Entries with model source code
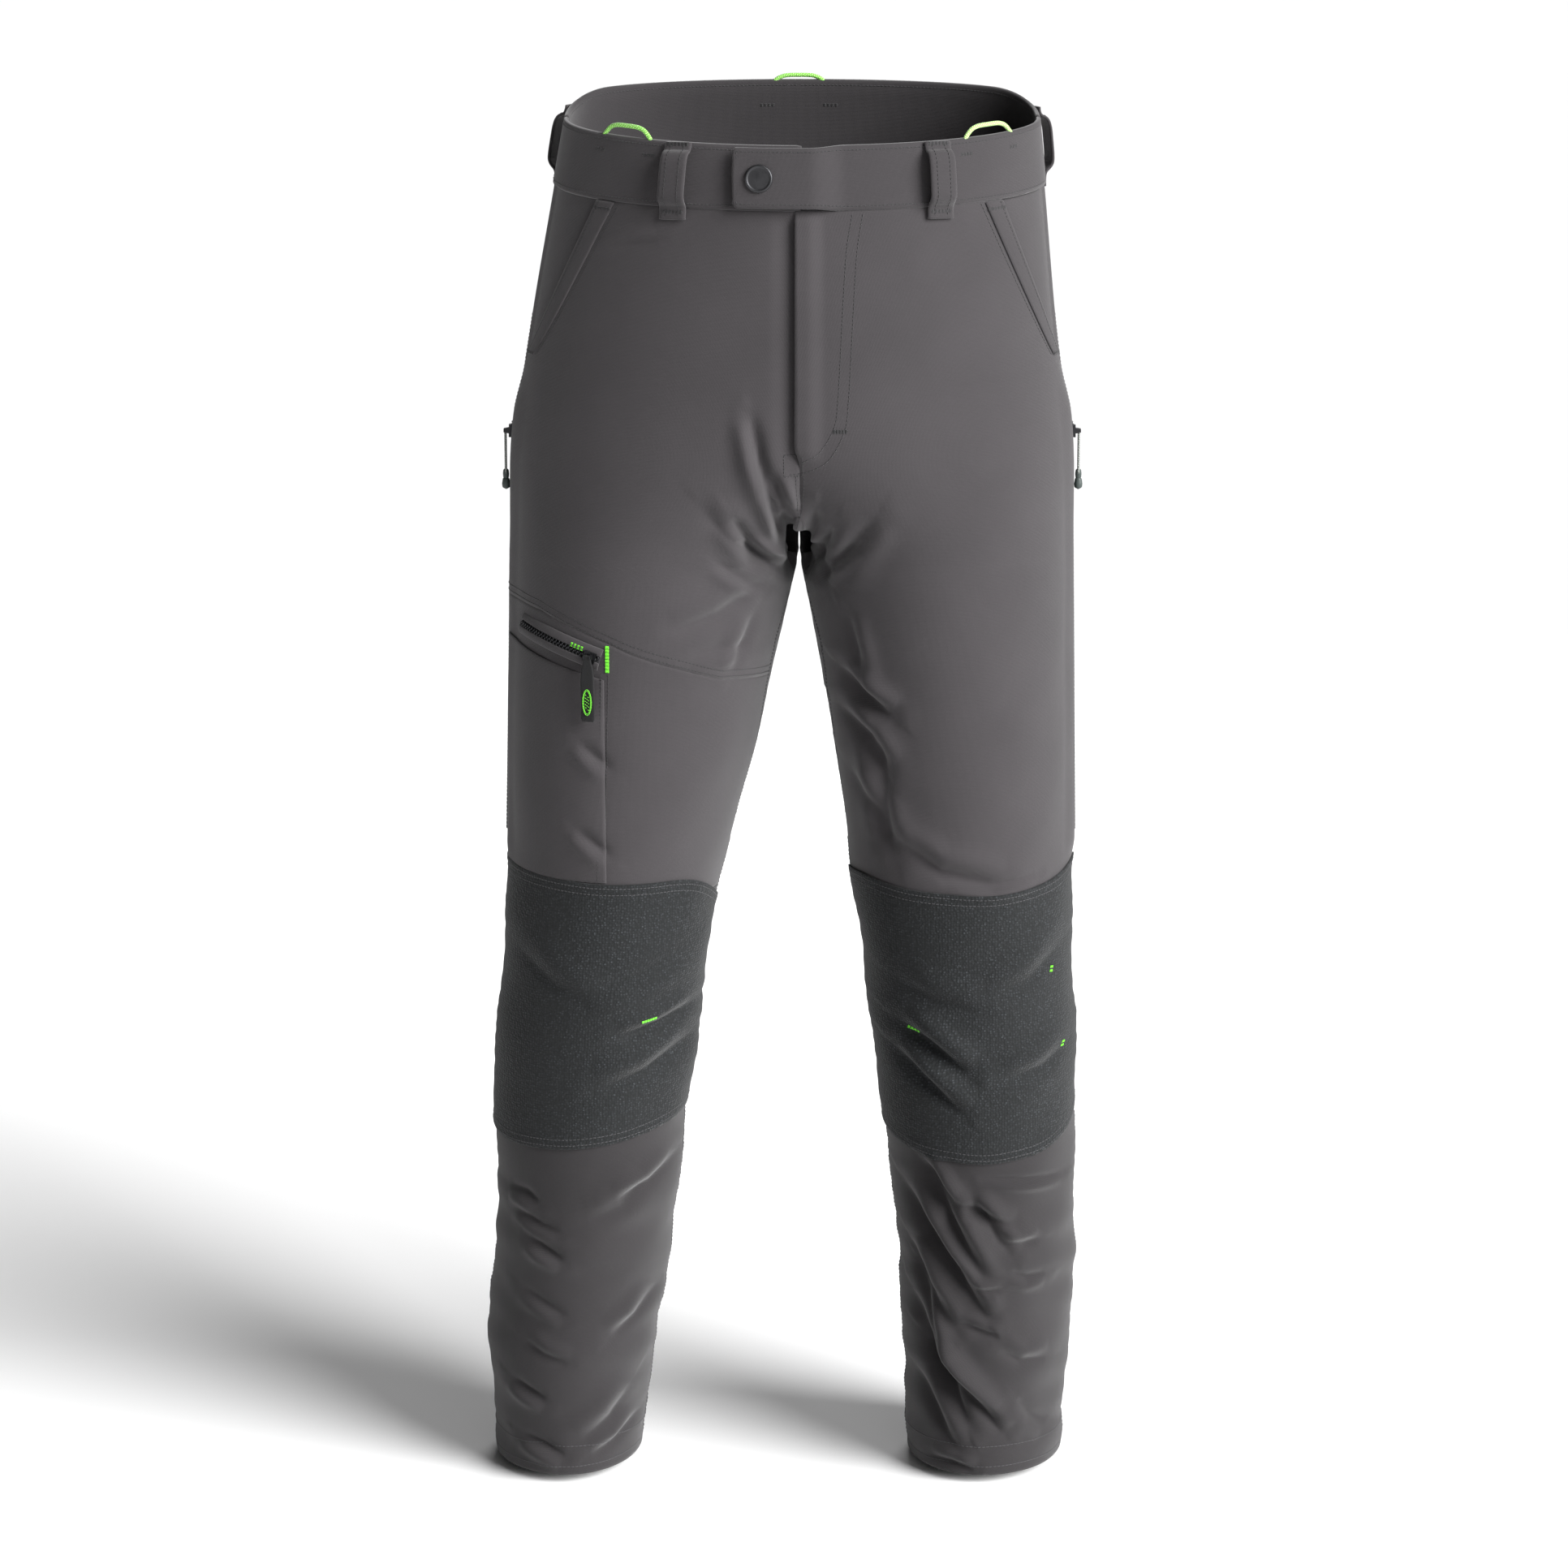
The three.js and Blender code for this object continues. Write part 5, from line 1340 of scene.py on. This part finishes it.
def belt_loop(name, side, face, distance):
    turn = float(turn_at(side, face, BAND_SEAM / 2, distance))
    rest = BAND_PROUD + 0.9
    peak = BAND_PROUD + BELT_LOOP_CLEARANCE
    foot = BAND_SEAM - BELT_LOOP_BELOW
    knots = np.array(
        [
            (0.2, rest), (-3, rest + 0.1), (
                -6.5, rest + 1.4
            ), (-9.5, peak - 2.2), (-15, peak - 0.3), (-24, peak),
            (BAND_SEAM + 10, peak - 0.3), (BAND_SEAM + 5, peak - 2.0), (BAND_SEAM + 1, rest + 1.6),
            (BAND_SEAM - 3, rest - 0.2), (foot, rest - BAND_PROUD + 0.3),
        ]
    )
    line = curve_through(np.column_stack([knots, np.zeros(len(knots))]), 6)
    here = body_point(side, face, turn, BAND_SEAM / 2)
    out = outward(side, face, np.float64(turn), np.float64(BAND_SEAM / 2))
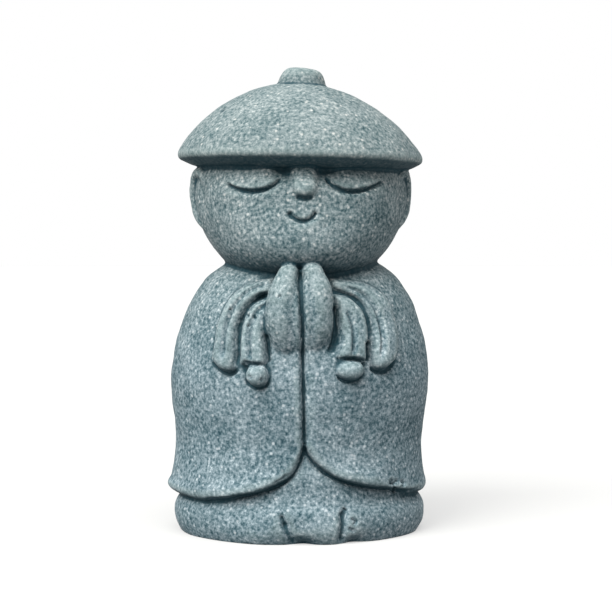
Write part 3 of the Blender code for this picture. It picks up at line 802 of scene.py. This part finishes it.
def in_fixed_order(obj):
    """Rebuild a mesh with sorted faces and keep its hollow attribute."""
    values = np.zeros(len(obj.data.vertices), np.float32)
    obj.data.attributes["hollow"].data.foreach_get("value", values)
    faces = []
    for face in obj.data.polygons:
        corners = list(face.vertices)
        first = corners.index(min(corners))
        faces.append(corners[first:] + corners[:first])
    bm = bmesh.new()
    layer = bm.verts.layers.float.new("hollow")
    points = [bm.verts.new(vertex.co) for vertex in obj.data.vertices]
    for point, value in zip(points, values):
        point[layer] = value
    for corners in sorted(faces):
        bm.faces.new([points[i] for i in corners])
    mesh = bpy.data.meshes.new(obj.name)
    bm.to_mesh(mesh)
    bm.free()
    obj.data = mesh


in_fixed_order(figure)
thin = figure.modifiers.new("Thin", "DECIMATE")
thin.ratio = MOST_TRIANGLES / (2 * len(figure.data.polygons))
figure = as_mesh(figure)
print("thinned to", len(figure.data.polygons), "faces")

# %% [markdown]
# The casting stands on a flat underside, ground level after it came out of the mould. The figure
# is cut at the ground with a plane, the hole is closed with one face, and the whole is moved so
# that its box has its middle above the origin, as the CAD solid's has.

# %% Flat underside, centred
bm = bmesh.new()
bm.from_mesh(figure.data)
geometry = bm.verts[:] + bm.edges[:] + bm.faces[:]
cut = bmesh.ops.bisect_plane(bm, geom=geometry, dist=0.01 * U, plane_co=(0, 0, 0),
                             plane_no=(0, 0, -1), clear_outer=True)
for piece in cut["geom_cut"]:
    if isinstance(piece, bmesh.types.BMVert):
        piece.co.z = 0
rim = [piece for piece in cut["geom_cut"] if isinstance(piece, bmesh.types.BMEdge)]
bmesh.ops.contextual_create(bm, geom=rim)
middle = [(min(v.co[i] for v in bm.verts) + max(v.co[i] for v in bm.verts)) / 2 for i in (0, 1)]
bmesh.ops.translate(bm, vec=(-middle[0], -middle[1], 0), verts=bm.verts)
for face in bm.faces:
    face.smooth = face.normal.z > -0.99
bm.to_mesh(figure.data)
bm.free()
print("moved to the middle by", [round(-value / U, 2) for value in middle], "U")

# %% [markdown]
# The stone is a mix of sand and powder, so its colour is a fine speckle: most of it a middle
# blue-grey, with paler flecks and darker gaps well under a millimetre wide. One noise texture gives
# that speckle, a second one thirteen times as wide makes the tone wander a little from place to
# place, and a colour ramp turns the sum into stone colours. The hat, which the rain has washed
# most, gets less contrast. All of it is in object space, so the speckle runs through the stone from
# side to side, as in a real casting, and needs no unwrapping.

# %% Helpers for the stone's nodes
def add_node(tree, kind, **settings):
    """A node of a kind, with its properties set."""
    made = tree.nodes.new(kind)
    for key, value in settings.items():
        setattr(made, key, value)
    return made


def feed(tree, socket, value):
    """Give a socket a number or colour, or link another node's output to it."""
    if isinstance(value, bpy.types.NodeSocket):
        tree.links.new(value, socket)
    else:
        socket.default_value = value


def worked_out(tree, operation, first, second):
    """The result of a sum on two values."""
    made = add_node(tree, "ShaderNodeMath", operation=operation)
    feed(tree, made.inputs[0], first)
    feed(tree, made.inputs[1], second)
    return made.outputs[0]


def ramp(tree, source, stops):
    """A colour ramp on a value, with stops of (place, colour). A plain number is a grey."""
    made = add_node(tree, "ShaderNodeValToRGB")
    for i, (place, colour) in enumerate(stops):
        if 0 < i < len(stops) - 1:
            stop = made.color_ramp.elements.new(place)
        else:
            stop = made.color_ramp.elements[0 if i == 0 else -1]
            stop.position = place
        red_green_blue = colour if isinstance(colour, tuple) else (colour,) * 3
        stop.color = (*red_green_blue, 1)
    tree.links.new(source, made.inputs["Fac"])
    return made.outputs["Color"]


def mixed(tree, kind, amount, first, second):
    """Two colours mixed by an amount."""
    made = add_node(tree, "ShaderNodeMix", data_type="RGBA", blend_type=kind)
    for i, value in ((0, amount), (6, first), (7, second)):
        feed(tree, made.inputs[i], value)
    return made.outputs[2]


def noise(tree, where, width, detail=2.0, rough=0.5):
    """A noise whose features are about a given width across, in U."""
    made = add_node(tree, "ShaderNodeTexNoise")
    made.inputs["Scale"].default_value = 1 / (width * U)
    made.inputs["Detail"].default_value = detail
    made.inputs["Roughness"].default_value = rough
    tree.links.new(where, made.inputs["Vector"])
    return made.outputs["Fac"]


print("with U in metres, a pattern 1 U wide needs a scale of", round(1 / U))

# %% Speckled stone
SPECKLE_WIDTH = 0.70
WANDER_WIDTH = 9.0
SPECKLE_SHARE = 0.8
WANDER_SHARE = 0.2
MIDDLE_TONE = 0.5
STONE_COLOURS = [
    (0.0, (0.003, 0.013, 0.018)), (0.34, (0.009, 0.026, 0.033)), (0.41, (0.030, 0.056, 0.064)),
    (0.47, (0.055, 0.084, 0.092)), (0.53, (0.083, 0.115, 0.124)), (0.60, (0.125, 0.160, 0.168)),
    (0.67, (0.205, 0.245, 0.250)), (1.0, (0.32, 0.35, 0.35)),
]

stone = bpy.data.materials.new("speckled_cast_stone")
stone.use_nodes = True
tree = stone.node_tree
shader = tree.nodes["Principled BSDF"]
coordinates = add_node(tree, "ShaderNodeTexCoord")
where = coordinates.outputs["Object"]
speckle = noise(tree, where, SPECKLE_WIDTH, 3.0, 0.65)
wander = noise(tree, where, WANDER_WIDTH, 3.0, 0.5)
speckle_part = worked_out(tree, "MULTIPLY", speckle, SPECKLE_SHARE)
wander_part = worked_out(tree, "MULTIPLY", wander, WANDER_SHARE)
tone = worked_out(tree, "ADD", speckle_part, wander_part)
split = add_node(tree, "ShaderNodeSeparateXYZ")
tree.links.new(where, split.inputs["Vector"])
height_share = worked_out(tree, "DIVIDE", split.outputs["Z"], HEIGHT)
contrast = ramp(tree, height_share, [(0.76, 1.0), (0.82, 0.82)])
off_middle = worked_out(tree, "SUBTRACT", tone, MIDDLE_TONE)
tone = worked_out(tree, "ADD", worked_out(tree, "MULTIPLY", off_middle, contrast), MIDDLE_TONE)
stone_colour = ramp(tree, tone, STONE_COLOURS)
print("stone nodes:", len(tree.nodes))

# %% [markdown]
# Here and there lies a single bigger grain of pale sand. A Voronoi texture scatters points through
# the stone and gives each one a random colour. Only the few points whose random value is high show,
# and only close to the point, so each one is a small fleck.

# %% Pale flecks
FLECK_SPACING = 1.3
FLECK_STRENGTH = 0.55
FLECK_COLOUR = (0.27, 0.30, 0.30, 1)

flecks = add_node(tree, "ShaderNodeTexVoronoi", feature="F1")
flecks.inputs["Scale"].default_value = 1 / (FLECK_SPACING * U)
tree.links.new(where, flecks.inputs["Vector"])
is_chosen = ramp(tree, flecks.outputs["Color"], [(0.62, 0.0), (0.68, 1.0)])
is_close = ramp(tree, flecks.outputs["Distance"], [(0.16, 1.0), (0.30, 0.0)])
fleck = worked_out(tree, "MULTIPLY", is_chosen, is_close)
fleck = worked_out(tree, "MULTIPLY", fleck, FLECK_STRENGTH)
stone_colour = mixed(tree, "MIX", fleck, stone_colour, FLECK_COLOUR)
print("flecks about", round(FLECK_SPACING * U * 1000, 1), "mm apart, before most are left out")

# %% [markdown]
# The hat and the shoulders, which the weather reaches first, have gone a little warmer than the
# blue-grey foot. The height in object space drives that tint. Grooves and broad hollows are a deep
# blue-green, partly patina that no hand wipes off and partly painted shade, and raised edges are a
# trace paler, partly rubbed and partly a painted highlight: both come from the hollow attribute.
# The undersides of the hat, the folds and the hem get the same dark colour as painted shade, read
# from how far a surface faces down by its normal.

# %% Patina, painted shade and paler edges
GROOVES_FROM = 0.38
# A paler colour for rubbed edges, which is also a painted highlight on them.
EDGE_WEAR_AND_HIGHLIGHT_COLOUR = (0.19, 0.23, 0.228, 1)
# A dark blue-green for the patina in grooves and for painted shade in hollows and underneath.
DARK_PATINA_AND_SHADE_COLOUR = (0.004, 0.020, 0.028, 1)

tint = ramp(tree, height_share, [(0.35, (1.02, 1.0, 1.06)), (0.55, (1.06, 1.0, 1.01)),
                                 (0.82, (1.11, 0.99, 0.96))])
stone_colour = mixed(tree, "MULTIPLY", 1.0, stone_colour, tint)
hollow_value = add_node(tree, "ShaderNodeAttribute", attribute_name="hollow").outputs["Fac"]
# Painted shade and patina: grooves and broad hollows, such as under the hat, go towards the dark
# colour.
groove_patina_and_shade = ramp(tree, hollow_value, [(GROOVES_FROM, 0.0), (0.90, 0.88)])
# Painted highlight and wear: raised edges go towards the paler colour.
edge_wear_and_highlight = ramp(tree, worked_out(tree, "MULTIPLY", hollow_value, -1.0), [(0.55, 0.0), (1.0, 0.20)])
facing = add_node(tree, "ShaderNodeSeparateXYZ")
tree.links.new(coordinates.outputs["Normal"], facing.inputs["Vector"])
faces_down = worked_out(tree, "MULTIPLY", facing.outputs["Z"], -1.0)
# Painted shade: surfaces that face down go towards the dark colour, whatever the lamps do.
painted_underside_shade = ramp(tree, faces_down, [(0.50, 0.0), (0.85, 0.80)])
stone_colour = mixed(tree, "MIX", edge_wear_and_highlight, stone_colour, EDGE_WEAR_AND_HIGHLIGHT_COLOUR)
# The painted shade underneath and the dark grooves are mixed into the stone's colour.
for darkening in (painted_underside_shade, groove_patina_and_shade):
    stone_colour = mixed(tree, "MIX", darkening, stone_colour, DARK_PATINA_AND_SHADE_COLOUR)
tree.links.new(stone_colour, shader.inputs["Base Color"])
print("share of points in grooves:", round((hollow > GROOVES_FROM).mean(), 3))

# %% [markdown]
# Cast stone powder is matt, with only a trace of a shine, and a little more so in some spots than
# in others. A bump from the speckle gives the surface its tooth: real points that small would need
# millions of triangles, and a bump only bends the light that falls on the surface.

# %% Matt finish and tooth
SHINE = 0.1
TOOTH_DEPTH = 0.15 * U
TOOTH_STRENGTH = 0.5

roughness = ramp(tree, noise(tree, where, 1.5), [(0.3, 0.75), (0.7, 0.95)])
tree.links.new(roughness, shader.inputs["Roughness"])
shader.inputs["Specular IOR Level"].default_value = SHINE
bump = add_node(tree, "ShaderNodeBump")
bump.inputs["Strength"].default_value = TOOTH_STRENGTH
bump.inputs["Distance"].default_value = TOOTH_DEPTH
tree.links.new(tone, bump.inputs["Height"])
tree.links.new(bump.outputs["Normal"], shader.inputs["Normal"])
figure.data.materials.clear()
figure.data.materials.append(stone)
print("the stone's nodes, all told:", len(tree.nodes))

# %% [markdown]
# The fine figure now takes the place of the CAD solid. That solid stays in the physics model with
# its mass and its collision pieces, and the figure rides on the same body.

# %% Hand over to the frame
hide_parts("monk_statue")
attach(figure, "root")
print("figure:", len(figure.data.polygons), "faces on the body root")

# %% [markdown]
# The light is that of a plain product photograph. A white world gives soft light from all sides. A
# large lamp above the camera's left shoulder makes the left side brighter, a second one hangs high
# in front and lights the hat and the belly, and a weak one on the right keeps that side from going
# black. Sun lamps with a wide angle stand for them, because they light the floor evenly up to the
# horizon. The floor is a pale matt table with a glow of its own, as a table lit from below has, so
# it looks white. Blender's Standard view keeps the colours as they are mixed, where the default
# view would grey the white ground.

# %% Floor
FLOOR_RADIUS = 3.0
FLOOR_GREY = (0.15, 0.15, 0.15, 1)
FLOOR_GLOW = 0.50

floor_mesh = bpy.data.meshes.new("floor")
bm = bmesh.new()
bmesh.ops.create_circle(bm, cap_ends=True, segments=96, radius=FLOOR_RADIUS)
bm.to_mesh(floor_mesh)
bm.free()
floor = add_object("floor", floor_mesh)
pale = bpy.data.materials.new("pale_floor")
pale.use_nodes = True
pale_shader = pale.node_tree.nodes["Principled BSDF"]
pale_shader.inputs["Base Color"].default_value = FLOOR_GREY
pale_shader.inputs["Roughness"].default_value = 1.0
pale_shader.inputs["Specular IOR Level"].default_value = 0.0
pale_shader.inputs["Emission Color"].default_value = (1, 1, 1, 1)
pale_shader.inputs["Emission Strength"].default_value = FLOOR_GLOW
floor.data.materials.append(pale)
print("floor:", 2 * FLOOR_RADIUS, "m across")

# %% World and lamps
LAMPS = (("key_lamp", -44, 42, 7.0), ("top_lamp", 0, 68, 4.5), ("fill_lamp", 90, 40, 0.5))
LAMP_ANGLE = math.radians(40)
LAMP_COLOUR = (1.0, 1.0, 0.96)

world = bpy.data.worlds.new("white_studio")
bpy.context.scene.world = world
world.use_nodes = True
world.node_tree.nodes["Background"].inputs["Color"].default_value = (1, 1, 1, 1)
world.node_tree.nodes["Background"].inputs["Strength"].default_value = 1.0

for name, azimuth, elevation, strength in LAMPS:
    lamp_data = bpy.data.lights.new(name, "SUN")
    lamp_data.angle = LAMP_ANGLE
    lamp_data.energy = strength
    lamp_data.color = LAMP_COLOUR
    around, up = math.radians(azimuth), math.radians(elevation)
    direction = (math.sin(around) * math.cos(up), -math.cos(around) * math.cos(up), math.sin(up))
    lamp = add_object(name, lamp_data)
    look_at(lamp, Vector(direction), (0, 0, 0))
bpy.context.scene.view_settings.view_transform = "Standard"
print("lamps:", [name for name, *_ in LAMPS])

■ WHAT NEEDS TO BE DONE
Up to and including the line with "obj.data = mesh", repeat the data exactly, starting from its first line; nothing else belongs in the response.

■ COMPLETED EXERCISE
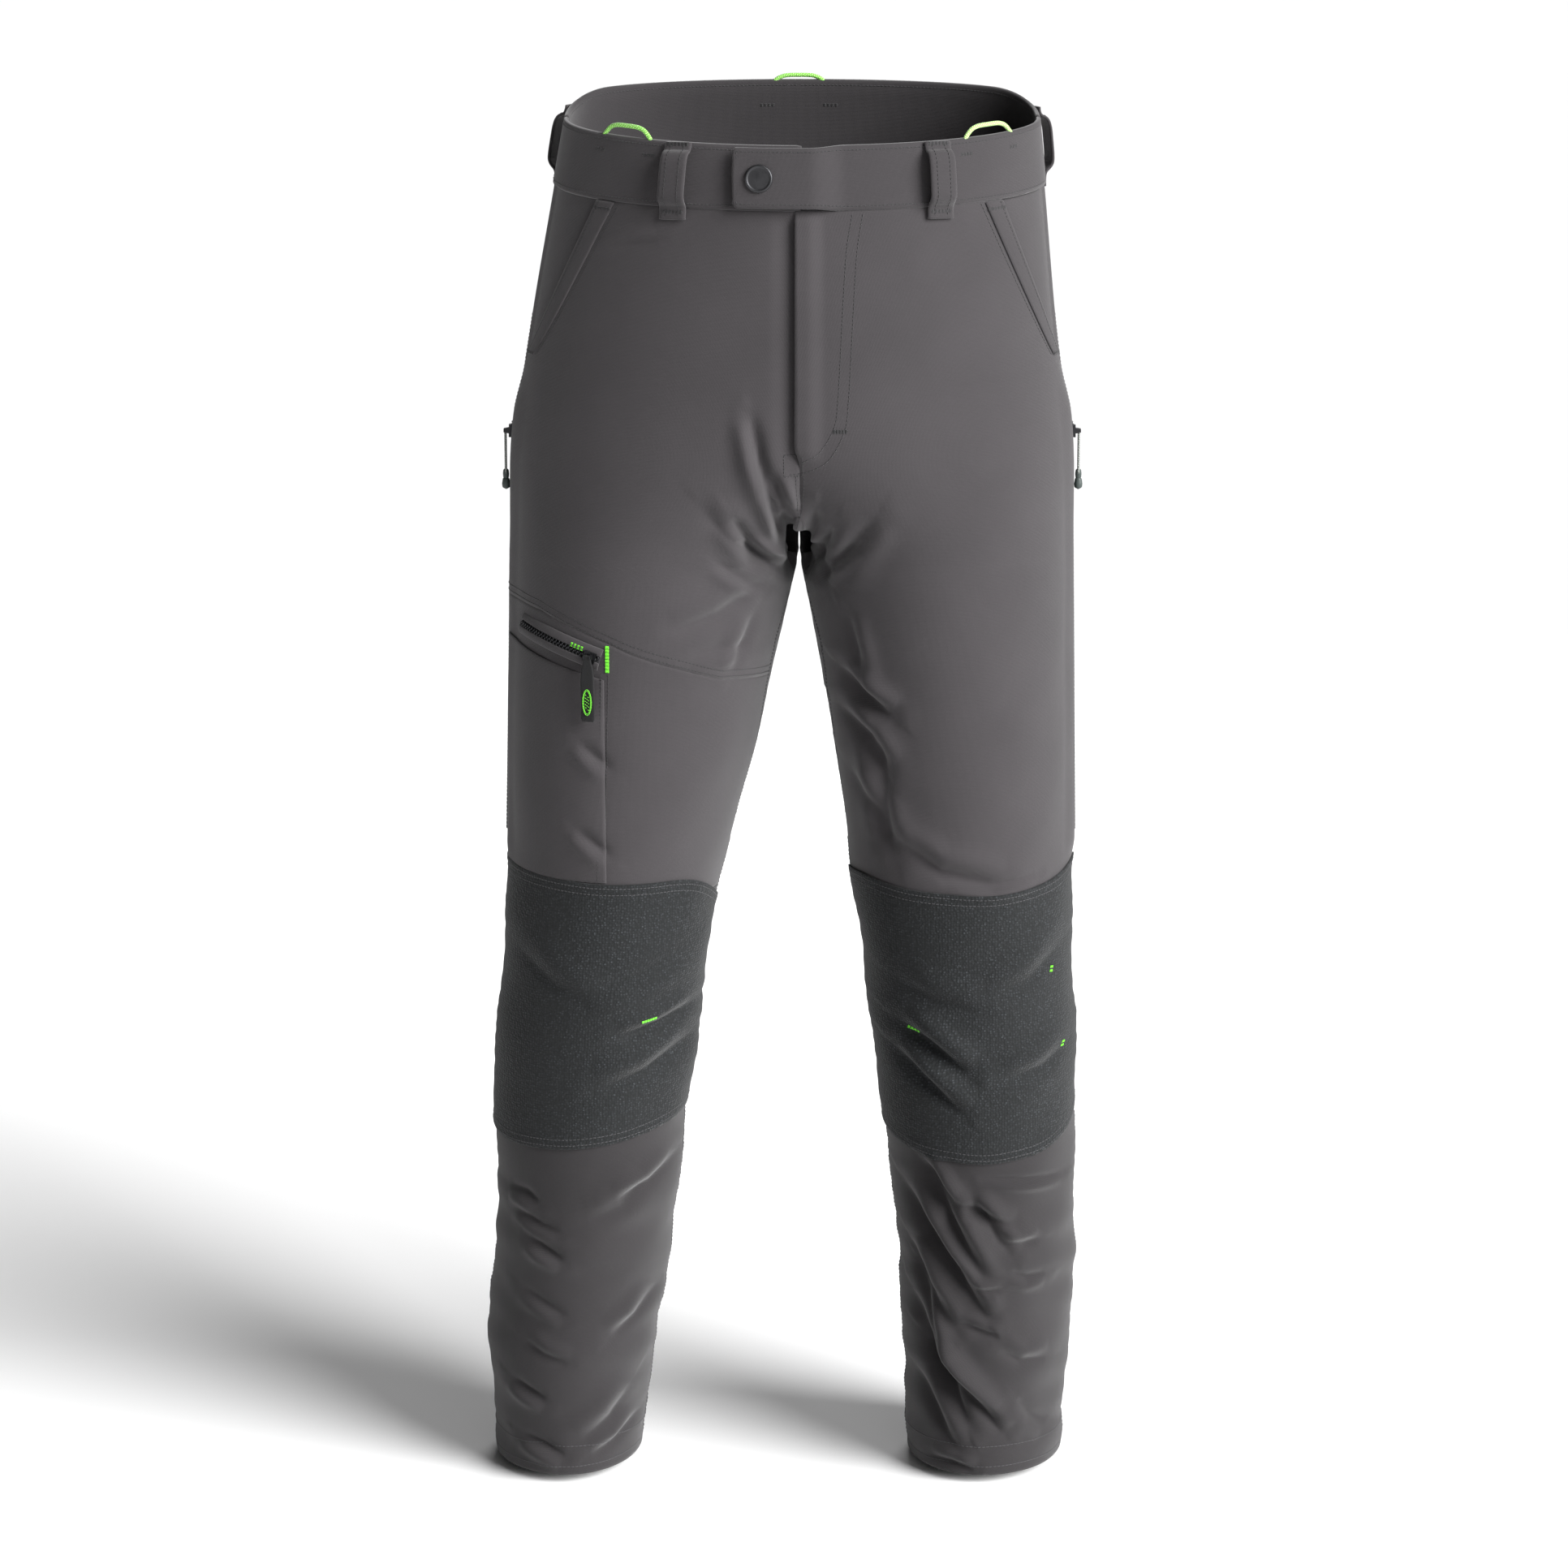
The three.js and Blender code for this object continues. Write part 5, from line 1340 of scene.py on. This part finishes it.
def belt_loop(name, side, face, distance):
    turn = float(turn_at(side, face, BAND_SEAM / 2, distance))
    rest = BAND_PROUD + 0.9
    peak = BAND_PROUD + BELT_LOOP_CLEARANCE
    foot = BAND_SEAM - BELT_LOOP_BELOW
    knots = np.array(
        [
            (0.2, rest), (-3, rest + 0.1), (
                -6.5, rest + 1.4
            ), (-9.5, peak - 2.2), (-15, peak - 0.3), (-24, peak),
            (BAND_SEAM + 10, peak - 0.3), (BAND_SEAM + 5, peak - 2.0), (BAND_SEAM + 1, rest + 1.6),
            (BAND_SEAM - 3, rest - 0.2), (foot, rest - BAND_PROUD + 0.3),
        ]
    )
    line = curve_through(np.column_stack([knots, np.zeros(len(knots))]), 6)
    here = body_point(side, face, turn, BAND_SEAM / 2)
    out = outward(side, face, np.float64(turn), np.float64(BAND_SEAM / 2))
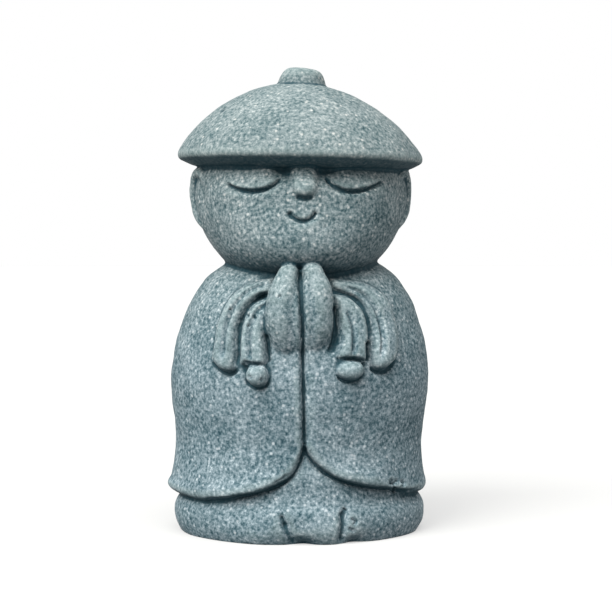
Write part 3 of the Blender code for this picture. It picks up at line 802 of scene.py. This part finishes it.
def in_fixed_order(obj):
    """Rebuild a mesh with sorted faces and keep its hollow attribute."""
    values = np.zeros(len(obj.data.vertices), np.float32)
    obj.data.attributes["hollow"].data.foreach_get("value", values)
    faces = []
    for face in obj.data.polygons:
        corners = list(face.vertices)
        first = corners.index(min(corners))
        faces.append(corners[first:] + corners[:first])
    bm = bmesh.new()
    layer = bm.verts.layers.float.new("hollow")
    points = [bm.verts.new(vertex.co) for vertex in obj.data.vertices]
    for point, value in zip(points, values):
        point[layer] = value
    for corners in sorted(faces):
        bm.faces.new([points[i] for i in corners])
    mesh = bpy.data.meshes.new(obj.name)
    bm.to_mesh(mesh)
    bm.free()
    obj.data = mesh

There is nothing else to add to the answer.